La lección de anatomía del dr. Nicolaes Tulp, 1632, Mauritius, La Haya, Países Bajos |
Parece Cristo muerto. Pero la lividez cadavérica desmiente el milagro de la resurrección. No es Cristo, sino Adriaan Adriaanszoon, que mató a un guardia de la cárcel de Utrecht y pagó con la horca por ello.
La triquiñuela de este cuadro de Rembrandt son las miradas que convergen en diagonal sobre la pinza del doctor Nicolaes Tulp. Porque el cuerpo es el actor principal. Pero es esa pinza la clave de la escena.
Adriaan, Tulp y los otros fisgones están en Waag, la puerta de San Antonio de la Amsterdam amurallada. Es un teatro de anatomía, el lugar de las disecciones donde la muerte enseña los misterios de la vida.
El dispositivo teatral está solícitamente ordenado para facilitar la mirada. El cuerpo iluminado en el centro del anfiteatro. Alrededor, los que miran. El disector no está, ese oficio sangriento es innoble.
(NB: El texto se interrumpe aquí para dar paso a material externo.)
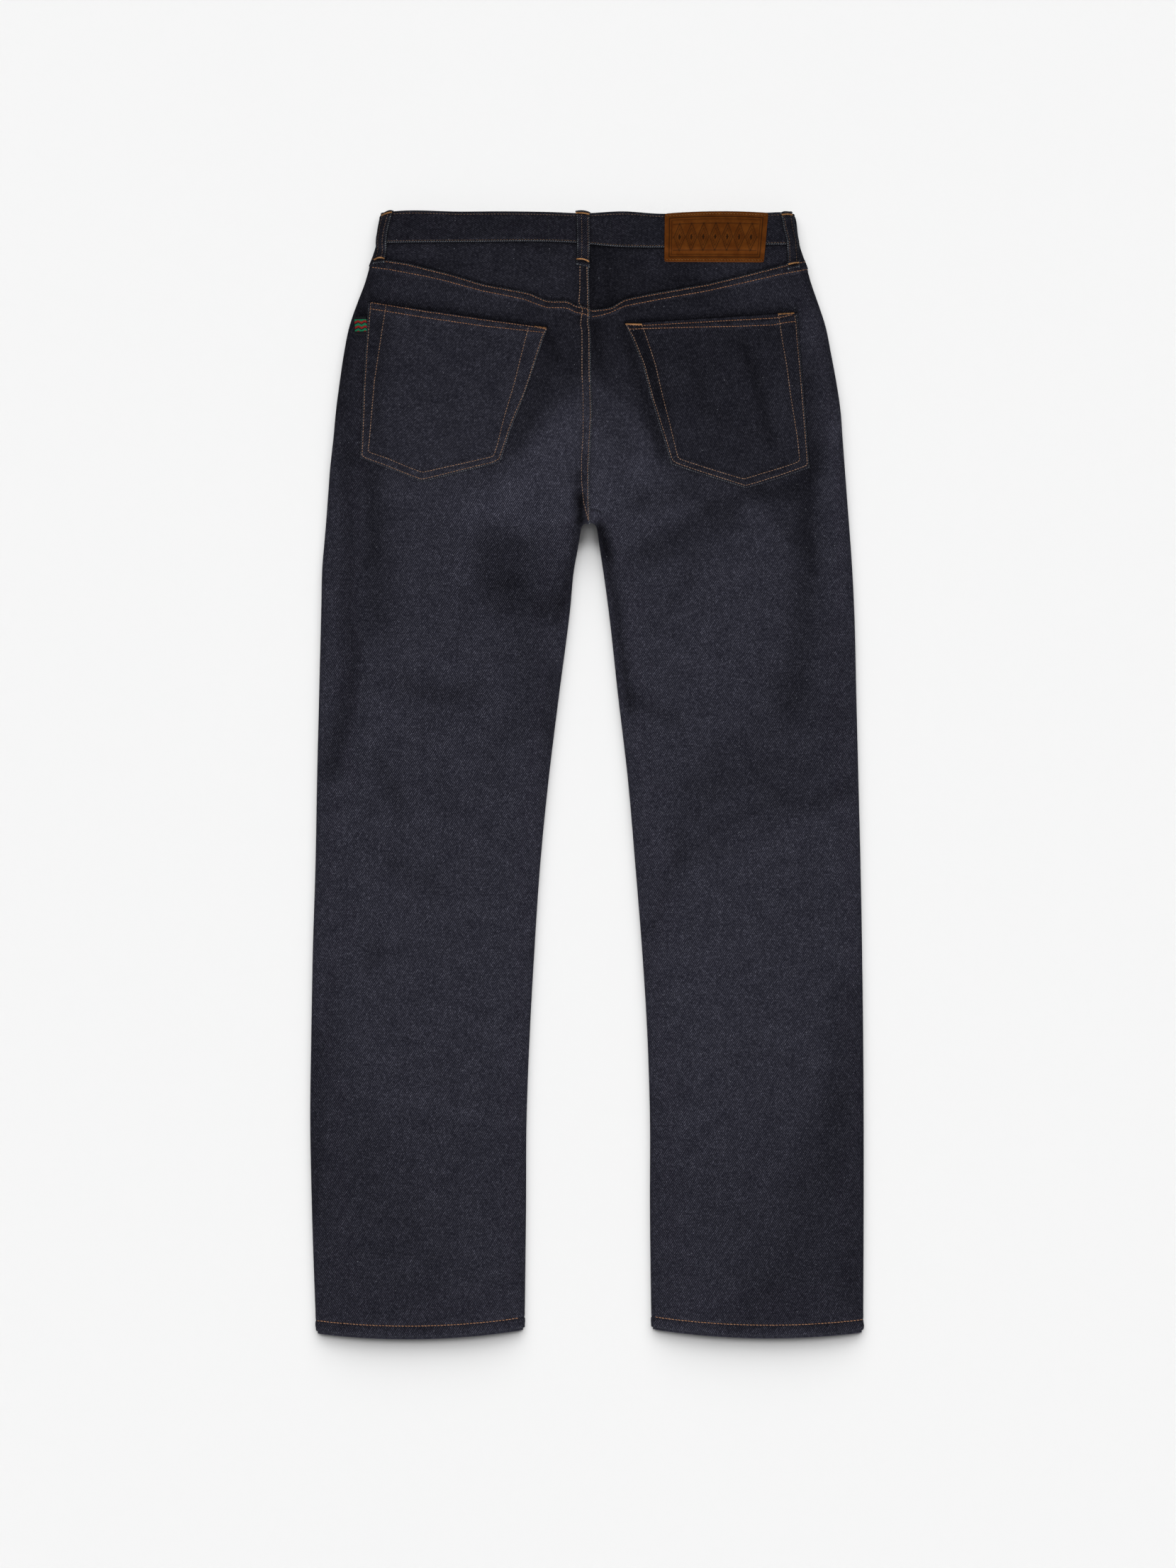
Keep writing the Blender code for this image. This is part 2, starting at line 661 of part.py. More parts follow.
def scoop_point(side, degrees):
    """A point on the edge of the hand pocket opening, from 0 at the side seam to 90 at the waistband."""
    turn = math.radians(degrees)
    x_side, y_side, _ = seat_row(side, SCOOP_ROW)[0]
    height = band_seam_line(x_side, True) - y_side
    x = x_side - side * (SEAM_GAP + SCOOP_WIDTH * math.sin(turn))
    return x, y_side + height * (1 - math.cos(turn))


SCOOP_DEGREES = (0, 18, 36, 54, 72, 90)


def front_panel(side, name):
    """The front of a leg, whose upper outer corner is cut away for the hand pocket."""
    rows = [front_leg_points(row) for row in leg_rows(side)]
    side_seam = [seat_row(side, k)[0] for k in range(1, SCOOP_ROW)]
    outer_line = [(x - side * SEAM_GAP, y) for x, y, _ in side_seam]
    outer_line += [scoop_point(side, a) for a in SCOOP_DEGREES]
    low, high = crotch_line(0, True), outer_line[-1][1]
    centre_low, centre_high = rows[-1][-1][1], band_seam_line(0.0, True)
    for x_outer, y_outer in outer_line:
        share = (y_outer - low) / (high - low)
        y_centre = mix(centre_low, centre_high, share)
        x_centre = centre_seam(y_centre) + side * SEAM_GAP / 2
        row = []
        for t in (0.0, *FRONT_SHARES, 1.0):
            x, y = mix(x_outer, x_centre, t), mix(y_outer, y_centre, t)
            waist = band_seam_line(x, True) - SEAM_GAP
            y = mix(y, waist, smooth_step((share - 0.8) / 0.2))
            row.append((x, y, floor_height(y)))
        rows.append(row)
    return add_cloth(name, rows, DENIM, facing=side)


def pocket_facing(side, name):
    """The denim behind the hand pocket opening, from the side seam to past the edge of the scoop."""
    low = scoop_point(side, 0)[1] - FACING_MARGIN
    rows = []
    for up in np.linspace(0, 1, 7):
        side_x = outer_edge[side](mix(low, BAND_SEAM_Y, up)) - side * (OUTSEAM_INSET - FACING_TUCK)
        reach = mix(FACING_MARGIN, SCOOP_WIDTH + FACING_MARGIN, math.sin(up * math.pi / 2))
        row = []
        for t in np.linspace(0, 1, 5):
            x = side_x - side * reach * t
            y = mix(low, band_seam_line(x, True) - SEAM_GAP, up)
            row.append((x, y, floor_height(y) + DENIM + SEAM_GAP))
        rows.append(row)
    return add_cloth(name, rows, DENIM, facing=-side, outward=True)


def clear_scene():
    for obj in list(bpy.data.objects):
        bpy.data.objects.remove(obj, do_unlink=True)


clear_scene()
jeans = bpy.data.collections.new("straight_leg_jeans")
bpy.context.scene.collection.children.link(jeans)

for leg, word in ((LEFT, "left"), (RIGHT, "right")):
    back_panel(leg, f"back_panel_{word}")
    yoke(leg, f"yoke_{word}")
    front_panel(leg, f"front_panel_{word}")
    pocket_facing(leg, f"pocket_facing_{word}")
    hem(leg, f"hem_{word}")
    back_pocket(leg, f"back_pocket_{word}")
    back_loop(f"loop_back_{word}", leg)
    front_loop(leg, f"loop_front_{word}")
back_loop("loop_back_centre")
waistband()
leather_patch()
side_tab()
waist_button()
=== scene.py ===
import math

import bpy
import numpy as np
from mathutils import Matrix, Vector
from mathutils.bvhtree import BVHTree


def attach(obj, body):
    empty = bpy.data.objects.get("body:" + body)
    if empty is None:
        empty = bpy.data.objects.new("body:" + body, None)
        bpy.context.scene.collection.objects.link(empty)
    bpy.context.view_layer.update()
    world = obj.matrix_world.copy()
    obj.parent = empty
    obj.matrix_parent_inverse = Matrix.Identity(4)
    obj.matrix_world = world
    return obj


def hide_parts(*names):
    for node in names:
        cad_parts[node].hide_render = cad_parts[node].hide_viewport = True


# Straight leg jeans, laid face down. Lengths are in millimetres until a mesh is made of them.
# Side -1 is the wearer's left and +1 the right. "Under" is the cloth that has turned below the outline.

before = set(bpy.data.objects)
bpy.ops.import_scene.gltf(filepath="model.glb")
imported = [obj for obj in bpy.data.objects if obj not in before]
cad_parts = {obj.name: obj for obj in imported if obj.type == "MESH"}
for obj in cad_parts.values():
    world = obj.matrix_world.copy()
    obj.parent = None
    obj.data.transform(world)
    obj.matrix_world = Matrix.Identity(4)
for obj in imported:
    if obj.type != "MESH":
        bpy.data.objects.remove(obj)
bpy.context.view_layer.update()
mm = 0.001
left, right = -1, 1
word = {left: "Left", right: "Right"}
pieces = {}
skins = {}  # the outer skin of each piece, for laying thread on
print("frame loaded")


# Curves and small maths

def curveThrough(xs, ys):
    xs, ys = np.array(xs, float), np.array(ys, float)
    slopes = np.gradient(ys, xs)

    def value(x):
        x = np.clip(x, xs[0], xs[-1])
        i = np.clip(np.searchsorted(xs, x) - 1, 0, len(xs) - 2)
        span = xs[i + 1] - xs[i]
        t = (x - xs[i]) / span
        ends = (1 + 2 * t) * (1 - t) ** 2 * ys[i] + t * t * (3 - 2 * t) * ys[i + 1]
        return ends + t * (1 - t) * span * ((1 - t) * slopes[i] - t * slopes[i + 1])

    return value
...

El demonstrator, el doctor Tulp, señala la anatomía diseccionada; el cómo el milagro de la sangre, de los músculos, del latido. Con la pinza, narra una filosofía del cuerpo y sus partes.
La vida es el caos; la falta, el deseo. La muerte es el orden; la naturaleza que aplana, que inmoviliza, que le ha ganado la partida a la vida desordenada.
Es curioso entonces que la muerte le enseñe a la vida. Sobre todo porque, como dice Ricardo Monti, “en la muerte el cuerpo queda ahí, en su abierta desnudez. Y uno descubre que lo que amaba no era ese cuerpo, sino el movimiento que lo ocultaba”.